● PROVIDED DATA:
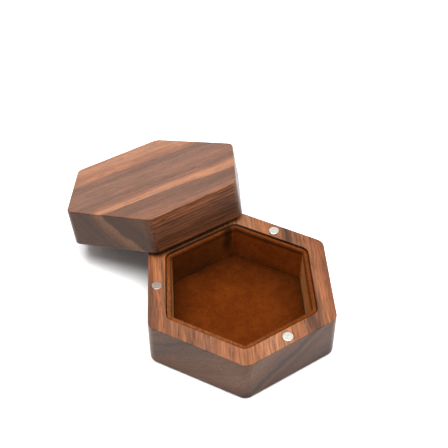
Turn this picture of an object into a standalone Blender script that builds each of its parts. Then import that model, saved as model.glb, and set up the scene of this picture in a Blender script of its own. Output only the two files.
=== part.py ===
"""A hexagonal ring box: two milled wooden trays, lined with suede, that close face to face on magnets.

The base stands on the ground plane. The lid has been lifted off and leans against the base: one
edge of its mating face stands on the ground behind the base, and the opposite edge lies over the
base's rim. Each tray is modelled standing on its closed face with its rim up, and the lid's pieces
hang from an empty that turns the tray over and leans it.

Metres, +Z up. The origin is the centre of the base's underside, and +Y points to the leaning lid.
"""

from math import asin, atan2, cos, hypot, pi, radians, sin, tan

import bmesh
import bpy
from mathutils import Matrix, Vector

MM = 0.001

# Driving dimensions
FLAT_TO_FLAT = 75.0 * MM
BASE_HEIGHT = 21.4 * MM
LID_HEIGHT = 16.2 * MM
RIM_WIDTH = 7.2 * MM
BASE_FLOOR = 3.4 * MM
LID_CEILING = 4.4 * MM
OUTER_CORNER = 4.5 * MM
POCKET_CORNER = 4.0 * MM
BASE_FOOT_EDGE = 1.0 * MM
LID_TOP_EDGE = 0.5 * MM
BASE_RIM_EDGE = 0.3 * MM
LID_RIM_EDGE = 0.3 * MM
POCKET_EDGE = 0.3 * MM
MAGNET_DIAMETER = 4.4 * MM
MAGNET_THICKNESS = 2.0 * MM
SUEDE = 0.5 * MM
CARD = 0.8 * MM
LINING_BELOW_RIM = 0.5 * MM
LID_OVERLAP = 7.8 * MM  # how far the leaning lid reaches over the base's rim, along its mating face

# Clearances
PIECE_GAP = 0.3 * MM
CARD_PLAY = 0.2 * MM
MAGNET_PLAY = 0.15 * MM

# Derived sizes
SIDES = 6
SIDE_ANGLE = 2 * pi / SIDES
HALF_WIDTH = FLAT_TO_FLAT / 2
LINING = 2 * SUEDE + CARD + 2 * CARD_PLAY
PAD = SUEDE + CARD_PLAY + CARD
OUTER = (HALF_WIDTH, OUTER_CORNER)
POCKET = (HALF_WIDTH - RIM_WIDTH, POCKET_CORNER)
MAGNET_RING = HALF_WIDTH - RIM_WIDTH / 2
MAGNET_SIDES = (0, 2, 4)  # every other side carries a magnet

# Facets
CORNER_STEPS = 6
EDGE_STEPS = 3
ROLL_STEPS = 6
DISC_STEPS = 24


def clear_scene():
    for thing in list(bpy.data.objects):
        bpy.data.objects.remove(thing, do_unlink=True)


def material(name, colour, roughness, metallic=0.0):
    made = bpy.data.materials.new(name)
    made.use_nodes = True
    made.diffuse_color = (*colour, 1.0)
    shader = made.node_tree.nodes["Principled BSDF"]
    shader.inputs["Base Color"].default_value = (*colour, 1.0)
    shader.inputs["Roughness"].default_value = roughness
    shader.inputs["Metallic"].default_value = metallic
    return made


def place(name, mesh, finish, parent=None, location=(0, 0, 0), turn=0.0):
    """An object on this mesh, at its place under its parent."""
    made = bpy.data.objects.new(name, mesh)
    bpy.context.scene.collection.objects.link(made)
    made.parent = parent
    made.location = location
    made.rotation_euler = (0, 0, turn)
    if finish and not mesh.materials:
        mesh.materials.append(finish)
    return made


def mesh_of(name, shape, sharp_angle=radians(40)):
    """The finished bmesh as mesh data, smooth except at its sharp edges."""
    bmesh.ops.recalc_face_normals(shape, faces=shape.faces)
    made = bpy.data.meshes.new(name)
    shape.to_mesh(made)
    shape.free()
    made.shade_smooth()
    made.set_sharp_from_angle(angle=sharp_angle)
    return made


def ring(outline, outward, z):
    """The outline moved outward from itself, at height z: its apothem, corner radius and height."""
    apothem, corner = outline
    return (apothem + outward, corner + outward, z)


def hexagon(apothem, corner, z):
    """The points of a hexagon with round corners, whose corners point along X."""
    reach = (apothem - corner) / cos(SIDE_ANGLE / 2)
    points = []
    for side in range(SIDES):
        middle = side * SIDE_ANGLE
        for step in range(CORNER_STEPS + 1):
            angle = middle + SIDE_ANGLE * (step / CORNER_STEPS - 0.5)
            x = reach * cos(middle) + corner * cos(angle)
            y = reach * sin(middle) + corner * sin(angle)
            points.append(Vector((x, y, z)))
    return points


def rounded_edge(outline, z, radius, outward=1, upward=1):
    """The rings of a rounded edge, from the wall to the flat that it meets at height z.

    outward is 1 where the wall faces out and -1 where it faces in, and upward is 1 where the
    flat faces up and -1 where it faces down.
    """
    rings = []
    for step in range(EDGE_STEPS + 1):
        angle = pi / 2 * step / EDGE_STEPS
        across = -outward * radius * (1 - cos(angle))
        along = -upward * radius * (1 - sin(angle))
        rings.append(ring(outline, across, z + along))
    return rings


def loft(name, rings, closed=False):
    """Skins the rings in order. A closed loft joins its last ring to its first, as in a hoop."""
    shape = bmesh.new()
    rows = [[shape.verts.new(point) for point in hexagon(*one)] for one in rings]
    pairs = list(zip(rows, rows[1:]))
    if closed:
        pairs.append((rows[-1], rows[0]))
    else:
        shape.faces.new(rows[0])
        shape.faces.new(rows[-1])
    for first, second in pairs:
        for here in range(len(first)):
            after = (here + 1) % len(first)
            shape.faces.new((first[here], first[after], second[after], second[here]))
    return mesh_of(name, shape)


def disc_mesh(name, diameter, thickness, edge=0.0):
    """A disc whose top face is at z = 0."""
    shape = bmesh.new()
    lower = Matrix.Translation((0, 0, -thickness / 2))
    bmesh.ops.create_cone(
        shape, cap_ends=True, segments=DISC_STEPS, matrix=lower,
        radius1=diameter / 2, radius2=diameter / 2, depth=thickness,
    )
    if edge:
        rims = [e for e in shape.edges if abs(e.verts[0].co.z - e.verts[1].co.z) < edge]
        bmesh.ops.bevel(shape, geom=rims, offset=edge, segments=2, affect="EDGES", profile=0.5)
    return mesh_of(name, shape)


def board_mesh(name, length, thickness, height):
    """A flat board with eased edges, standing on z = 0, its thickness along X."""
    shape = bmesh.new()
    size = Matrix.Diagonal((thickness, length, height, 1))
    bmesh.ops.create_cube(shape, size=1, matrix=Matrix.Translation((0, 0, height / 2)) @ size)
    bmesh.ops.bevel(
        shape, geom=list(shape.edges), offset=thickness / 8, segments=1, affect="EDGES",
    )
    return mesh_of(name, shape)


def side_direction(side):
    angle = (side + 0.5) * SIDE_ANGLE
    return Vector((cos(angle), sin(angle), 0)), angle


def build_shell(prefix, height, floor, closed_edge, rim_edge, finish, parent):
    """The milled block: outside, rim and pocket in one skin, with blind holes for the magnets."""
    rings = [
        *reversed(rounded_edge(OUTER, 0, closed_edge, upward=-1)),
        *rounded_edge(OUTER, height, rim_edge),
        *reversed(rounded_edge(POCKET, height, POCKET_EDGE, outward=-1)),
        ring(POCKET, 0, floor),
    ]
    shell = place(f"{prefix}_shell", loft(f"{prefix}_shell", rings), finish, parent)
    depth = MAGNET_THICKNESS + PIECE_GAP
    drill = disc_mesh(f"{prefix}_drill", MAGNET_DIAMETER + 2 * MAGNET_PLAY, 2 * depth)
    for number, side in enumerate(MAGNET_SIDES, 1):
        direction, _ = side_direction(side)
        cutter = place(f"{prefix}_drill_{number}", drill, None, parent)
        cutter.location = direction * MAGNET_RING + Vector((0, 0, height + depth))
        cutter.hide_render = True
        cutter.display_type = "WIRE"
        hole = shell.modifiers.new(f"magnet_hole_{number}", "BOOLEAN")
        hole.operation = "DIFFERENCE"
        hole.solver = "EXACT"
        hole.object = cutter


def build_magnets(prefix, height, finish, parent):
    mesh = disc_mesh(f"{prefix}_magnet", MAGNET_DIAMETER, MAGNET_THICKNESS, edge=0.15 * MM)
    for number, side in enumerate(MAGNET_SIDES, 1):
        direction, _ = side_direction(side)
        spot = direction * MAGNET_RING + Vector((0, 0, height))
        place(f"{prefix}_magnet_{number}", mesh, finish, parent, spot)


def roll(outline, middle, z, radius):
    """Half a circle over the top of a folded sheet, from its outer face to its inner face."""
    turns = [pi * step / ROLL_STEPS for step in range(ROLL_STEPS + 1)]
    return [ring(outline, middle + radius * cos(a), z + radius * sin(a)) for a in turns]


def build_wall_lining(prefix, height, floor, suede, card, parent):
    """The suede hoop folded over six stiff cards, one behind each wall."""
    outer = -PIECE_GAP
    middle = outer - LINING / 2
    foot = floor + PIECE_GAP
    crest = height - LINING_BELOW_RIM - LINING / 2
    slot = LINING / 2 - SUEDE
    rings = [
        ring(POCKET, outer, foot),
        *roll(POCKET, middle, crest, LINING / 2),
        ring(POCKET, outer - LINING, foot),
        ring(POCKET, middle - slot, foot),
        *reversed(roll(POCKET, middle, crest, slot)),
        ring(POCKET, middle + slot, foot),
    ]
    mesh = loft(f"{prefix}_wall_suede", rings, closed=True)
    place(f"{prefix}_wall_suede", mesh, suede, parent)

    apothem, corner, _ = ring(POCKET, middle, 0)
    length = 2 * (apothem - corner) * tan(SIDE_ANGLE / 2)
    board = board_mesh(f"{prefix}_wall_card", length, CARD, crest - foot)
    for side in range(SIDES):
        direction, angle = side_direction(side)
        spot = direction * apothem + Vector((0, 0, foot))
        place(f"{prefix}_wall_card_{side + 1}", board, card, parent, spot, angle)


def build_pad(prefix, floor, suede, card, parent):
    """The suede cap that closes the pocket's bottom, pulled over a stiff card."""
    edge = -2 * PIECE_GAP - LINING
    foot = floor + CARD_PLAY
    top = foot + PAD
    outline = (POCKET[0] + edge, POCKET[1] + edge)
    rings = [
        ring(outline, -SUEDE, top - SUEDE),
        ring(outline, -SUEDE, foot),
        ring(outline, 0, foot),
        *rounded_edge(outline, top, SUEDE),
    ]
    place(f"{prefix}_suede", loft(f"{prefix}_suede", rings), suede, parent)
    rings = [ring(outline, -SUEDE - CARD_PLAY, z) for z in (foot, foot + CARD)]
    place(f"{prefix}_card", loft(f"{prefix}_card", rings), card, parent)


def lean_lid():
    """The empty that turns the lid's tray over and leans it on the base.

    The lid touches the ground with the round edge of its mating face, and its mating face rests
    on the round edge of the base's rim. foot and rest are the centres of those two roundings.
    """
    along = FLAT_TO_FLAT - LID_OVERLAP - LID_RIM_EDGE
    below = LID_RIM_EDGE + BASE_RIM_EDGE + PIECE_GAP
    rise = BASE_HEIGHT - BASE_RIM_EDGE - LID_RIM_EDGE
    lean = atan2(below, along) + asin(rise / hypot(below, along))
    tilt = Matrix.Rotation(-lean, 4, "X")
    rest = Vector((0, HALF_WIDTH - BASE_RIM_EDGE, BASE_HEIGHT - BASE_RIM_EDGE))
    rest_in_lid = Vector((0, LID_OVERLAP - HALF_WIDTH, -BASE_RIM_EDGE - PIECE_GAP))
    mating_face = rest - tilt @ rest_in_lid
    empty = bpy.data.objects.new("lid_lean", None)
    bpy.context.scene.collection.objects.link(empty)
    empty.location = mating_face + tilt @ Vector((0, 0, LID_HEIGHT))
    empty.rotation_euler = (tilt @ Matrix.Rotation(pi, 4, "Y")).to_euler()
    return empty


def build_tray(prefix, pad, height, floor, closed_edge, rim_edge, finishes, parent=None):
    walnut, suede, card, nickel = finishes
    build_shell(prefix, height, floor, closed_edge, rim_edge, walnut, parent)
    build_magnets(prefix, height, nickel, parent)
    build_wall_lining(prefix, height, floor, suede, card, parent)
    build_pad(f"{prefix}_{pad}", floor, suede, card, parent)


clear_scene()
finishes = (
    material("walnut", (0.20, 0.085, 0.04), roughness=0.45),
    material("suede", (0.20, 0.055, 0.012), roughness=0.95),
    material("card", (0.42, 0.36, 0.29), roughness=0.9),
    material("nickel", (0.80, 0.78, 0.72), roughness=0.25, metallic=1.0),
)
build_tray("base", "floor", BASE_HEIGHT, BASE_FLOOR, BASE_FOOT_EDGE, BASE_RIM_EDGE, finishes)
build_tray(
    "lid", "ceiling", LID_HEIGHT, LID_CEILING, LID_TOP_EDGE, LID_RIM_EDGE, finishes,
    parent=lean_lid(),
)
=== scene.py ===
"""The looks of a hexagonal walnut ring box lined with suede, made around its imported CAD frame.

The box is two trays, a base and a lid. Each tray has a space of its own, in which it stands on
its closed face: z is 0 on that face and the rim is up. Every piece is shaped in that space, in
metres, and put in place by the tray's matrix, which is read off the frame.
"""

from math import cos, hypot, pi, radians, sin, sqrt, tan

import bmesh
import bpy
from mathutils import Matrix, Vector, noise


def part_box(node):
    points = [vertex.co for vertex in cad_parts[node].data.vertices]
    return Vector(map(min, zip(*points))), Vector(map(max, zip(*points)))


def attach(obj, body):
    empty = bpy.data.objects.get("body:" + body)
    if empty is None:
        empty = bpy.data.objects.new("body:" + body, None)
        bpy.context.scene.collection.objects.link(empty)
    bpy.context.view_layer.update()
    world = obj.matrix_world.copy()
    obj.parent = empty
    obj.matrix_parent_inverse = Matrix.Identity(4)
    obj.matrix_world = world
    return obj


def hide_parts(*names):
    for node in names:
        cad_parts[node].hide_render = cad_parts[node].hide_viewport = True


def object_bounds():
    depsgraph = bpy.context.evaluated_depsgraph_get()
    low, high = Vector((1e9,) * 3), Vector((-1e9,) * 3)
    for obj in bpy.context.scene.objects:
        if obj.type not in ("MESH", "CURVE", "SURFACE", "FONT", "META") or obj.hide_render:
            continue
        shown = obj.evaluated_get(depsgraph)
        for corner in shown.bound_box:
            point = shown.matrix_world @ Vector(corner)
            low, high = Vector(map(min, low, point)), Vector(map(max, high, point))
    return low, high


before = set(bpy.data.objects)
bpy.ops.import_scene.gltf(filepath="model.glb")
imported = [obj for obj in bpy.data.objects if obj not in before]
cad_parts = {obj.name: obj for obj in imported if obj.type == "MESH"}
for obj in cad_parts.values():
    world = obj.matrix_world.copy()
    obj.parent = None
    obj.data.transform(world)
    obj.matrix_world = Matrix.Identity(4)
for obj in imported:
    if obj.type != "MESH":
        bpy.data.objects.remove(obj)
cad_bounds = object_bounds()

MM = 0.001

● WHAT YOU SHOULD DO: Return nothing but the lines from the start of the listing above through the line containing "face on magnets.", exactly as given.

● EXERCISE RESULT:
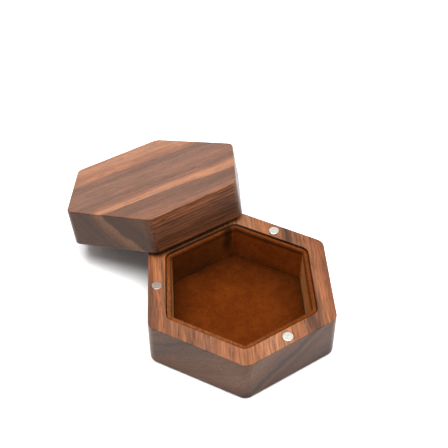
Turn this picture of an object into a standalone Blender script that builds each of its parts. Then import that model, saved as model.glb, and set up the scene of this picture in a Blender script of its own. Output only the two files.
=== part.py ===
"""A hexagonal ring box: two milled wooden trays, lined with suede, that close face to face on magnets.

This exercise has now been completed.